Preheat oven to 400F.

Brush the bottom of a baking dish with olive oil and sprinkle with Italian seasoning, salt and pepper. Top with a layer of zucchini and tomatoes, overlapping them slightly. Season with Italian seasoning. Add fish and season, then add another layer of vegetables. Top with cheese and more seasoning. 

Bake for 15-20 minutes until fish flakes easily with a fork and measures 125F on an instant-read thermometer. 

Serve with rice, mashed potatoes or buttered, herbed noodles.


----------



## Kayelle (Oct 4, 2018)

GG, thanks for putting this where it can be easily found. As you know, I'll be giving it a try in my individual casseroles as it sounds delicious. I may even add a layer of buttered panko crumbs on the top before baking to golden.


----------



## GotGarlic (Oct 4, 2018)

You're welcome [emoji2] That sounds like a great idea.


----------



## powerplantop (Oct 6, 2018)

When I worked in Chile it was quite common to see fish like this on the menu. Normally it was cooked wrapped in foil.


----------



## Rocklobster (Oct 6, 2018)

Looks good..will give it a go tonight..we have a couple of days of Thanksgiving eating ahead so I need to eat light before the heavy going,,,


----------



## di reston (Oct 6, 2018)

Try fresh sardines and anchovies. I mean FRESH, not thawed. This makes them truly Southern Italian. Usually cooked straight from the boat, and served on the beach! I ate lots of them when I was doing my Phd at Rome University. Another thing, don't drown them with dressings, sauces and the like. 


di reston



Enough is never as good as a feast     Oscar Wilde


----------



## Just Cooking (Oct 6, 2018)

di reston said:


> Try *fresh sardines* and anchovies. I mean FRESH, not thawed. This makes them truly Southern Italian. Usually cooked straight from the boat, and served on the beach! I ate lots of them when I was doing my Phd at Rome University. Another thing, don't drown them with dressings, sauces and the like.
> 
> 
> di reston
> ...




I grew up in a sardine fishing village in California.. Italian neighbors were fishermen.. Often we would have fresh sardines the wives took off the boat.. 4 or 5 houses would congregate to cook and eat.. Even as a kid I loved them.. The downside is, unless fresh, I don't care for them now..
Ross


----------



## CakePoet (Oct 6, 2018)

Where did you find the recipe?
I just  wondred since,  I never had Salad Caprese or Salmon caprese or Cod caprese with zucchini.
  I had in restaurants  a few times ( before stomach gave up on fish and mozzarella ),  it has been tomatoes,  mozzarella balls, olive oil and  basil..   but then again there is no right or wrong in cooking and up to the chef whats in the dish.

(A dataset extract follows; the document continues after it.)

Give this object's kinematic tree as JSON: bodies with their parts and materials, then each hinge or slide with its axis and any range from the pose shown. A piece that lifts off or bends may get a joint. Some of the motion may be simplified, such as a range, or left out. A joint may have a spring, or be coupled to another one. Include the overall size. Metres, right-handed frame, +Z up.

Dont get me wrong I like zucchini.


----------



## GotGarlic (Oct 6, 2018)

CakePoet said:


> Where did you find the recipe?
> I just  wondred since,  I never had Salad Caprese or Salmon caprese or Cod caprese with zucchini.
> I had in restaurants  a few times ( before stomach gave up on fish and mozzarella ),  it has been tomatoes,  mozzarella balls, olive oil and  basil..   but then again there is no right or wrong in cooking and up to the chef whats in the dish.
> 
> Dont get me wrong I like zucchini.


This recipe came from an English-language German cookbook that one of our former exchange students gave me. I think it was inspired by caprese salad. Caprese means "in the style of Capri," so the tomato-mozzarella-basil salad isn't the only dish that comes from there. It's just the best known.


----------



## CakePoet (Oct 7, 2018)

Ah, that explain some what, yeah I do have an English - German cookbook Cooking The World , I got it from my dad, it has Swedish meatballs stuffed with lingonberries. 

I know what caprese salad is,  basil, tomatoes and mozzarella, I want to be able to eat that again... *sigh*.


----------



## GotGarlic (Oct 7, 2018)

CakePoet said:


> I know what caprese salad is,  basil, tomatoes and mozzarella, I want to be able to eat that again... *sigh*.



I am truly sorry you can't eat caprese salad. It's one of my favorite things to eat all summer when I have fresh tomatoes and basil from the garden.


----------